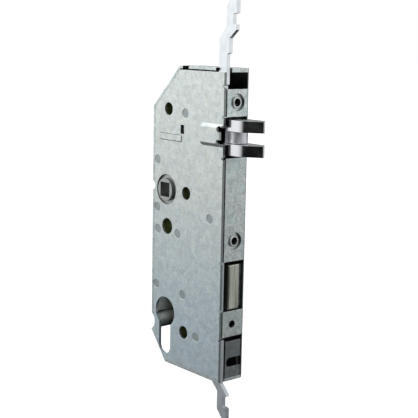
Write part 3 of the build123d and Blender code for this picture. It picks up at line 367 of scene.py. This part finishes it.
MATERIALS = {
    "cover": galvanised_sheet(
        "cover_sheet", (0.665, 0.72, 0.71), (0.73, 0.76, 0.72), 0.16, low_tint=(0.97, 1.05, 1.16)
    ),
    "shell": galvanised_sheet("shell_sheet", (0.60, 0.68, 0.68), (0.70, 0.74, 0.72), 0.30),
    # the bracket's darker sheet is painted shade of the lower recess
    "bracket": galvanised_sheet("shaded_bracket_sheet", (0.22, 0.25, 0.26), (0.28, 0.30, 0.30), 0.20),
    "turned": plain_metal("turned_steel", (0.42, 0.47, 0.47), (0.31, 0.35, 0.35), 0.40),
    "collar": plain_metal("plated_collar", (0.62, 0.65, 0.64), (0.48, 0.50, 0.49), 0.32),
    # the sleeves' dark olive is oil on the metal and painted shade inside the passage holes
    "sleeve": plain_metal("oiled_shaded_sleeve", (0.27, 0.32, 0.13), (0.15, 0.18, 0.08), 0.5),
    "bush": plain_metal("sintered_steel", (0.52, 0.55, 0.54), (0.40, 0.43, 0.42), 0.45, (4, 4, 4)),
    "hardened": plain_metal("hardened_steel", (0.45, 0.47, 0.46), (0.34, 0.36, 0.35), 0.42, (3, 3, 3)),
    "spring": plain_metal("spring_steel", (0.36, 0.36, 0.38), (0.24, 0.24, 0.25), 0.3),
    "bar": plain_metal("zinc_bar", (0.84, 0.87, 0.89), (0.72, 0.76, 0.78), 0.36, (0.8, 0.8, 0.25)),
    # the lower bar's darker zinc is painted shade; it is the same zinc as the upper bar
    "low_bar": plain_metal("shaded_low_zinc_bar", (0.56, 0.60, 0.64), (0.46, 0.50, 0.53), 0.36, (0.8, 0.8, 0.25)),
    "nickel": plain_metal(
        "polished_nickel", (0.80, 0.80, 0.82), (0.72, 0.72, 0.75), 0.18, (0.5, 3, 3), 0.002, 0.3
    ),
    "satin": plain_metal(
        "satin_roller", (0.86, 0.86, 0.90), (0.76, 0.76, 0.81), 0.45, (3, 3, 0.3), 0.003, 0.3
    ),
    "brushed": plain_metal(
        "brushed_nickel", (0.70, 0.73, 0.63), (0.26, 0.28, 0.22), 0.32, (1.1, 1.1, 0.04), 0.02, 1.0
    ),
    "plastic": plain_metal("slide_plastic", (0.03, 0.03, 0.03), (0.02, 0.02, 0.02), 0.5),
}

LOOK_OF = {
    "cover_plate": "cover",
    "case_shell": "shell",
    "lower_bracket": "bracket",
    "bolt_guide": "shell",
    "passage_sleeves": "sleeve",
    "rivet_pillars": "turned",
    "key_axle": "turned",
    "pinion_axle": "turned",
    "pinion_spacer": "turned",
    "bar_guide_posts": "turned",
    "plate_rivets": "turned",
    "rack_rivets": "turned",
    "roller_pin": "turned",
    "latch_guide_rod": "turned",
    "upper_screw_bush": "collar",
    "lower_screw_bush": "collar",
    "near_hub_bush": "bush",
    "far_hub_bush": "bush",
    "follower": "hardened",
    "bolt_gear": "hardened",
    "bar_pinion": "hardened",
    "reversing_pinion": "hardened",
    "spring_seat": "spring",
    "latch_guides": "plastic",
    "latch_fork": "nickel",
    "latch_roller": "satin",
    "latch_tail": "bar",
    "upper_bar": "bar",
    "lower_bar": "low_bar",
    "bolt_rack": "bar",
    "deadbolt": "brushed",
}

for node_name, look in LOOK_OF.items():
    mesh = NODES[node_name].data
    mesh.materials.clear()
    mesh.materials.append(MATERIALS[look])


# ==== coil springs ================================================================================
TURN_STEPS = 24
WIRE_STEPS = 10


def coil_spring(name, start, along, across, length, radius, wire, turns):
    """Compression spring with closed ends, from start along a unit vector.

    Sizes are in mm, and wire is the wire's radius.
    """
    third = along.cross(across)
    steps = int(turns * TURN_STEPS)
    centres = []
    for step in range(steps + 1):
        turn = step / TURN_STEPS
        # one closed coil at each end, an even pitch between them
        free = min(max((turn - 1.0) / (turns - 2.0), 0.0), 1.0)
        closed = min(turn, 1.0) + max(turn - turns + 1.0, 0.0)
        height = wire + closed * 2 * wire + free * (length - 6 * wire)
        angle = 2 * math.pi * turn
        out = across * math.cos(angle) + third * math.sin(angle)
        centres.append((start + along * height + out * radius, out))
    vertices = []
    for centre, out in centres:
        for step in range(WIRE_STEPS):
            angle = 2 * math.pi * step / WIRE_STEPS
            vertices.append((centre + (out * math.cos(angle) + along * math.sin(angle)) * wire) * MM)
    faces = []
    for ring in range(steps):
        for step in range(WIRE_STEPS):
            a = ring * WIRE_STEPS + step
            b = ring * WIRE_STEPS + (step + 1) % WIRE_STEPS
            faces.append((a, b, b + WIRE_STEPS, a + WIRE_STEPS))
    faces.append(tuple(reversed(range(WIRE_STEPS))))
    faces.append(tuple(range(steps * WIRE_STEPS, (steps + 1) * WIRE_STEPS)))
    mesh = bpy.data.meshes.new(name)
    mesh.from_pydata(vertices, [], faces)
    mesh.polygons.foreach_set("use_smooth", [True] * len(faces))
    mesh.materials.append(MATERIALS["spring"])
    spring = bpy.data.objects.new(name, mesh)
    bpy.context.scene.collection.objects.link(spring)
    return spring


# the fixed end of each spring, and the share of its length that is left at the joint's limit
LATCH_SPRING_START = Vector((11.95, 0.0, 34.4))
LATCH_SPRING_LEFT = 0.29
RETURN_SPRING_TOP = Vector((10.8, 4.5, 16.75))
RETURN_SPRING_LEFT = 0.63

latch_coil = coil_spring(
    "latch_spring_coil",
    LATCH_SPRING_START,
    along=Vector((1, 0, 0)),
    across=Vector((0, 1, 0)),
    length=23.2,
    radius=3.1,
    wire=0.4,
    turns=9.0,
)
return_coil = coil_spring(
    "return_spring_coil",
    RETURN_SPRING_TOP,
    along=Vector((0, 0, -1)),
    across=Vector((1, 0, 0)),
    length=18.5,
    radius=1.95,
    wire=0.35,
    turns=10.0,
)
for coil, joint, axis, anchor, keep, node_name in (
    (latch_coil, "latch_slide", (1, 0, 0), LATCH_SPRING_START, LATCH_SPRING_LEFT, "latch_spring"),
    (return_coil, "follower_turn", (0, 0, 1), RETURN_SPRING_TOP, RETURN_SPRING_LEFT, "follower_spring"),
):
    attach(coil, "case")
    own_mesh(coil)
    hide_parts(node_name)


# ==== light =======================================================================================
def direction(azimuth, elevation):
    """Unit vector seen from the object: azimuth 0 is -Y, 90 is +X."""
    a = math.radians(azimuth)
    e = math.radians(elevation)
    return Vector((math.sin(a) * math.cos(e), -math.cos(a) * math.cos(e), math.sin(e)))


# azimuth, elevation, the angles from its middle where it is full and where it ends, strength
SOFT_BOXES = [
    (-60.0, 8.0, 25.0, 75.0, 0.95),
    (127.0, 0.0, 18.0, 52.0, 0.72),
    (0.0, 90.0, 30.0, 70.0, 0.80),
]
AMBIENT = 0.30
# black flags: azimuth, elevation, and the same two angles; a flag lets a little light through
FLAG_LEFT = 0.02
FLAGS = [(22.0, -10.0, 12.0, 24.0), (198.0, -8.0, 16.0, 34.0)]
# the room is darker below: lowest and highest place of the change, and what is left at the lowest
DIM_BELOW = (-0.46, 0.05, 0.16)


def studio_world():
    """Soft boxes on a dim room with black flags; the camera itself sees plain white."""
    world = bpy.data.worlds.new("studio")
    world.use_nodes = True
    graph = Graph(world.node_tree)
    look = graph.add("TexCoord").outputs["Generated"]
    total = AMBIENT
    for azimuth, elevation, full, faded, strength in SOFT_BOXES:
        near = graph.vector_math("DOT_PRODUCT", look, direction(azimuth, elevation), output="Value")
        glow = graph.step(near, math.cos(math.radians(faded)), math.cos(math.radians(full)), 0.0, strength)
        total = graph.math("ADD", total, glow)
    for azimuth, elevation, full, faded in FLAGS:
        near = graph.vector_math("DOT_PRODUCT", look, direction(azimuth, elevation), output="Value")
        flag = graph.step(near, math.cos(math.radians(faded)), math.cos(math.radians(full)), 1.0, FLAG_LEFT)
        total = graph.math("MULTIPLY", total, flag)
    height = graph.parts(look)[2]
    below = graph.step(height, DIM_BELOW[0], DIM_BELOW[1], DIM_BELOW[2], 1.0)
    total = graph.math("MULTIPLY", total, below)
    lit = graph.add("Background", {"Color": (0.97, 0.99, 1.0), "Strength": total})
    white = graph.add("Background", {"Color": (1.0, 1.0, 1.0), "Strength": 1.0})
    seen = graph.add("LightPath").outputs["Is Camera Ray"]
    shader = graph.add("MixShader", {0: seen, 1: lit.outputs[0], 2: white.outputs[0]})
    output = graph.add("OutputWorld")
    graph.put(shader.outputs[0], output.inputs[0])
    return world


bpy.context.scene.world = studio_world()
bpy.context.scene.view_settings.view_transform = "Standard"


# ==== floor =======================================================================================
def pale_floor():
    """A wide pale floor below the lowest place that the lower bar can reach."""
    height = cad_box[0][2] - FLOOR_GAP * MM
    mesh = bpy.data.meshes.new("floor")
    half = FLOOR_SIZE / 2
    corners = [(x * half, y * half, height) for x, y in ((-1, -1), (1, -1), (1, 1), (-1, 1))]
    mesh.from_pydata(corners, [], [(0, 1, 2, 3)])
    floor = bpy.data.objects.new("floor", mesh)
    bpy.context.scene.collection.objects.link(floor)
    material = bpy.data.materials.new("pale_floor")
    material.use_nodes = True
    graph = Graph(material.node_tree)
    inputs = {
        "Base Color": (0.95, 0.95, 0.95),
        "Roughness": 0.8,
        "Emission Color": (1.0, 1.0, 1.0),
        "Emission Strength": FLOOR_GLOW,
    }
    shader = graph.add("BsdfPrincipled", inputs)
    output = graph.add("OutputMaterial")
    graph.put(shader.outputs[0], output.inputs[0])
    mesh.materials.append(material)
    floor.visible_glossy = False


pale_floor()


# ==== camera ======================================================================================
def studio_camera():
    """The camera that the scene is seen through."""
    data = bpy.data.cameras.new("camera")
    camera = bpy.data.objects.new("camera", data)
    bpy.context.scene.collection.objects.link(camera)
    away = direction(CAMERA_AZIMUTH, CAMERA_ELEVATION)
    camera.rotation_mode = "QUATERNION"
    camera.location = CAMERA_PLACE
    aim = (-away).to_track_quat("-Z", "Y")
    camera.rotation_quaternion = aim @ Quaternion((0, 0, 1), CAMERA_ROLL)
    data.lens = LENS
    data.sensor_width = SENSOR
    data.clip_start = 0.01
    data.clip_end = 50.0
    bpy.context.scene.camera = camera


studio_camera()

● **TASK PROMPT**
Copy and report every line where the word "scene" is present.

● **TASK OUTPUT**
Write part 3 of the build123d and Blender code for this picture. It picks up at line 367 of scene.py. This part finishes it.
    bpy.context.scene.collection.objects.link(spring)
bpy.context.scene.world = studio_world()
bpy.context.scene.view_settings.view_transform = "Standard"
    bpy.context.scene.collection.objects.link(floor)
    """The camera that the scene is seen through."""
    bpy.context.scene.collection.objects.link(camera)
    bpy.context.scene.camera = camera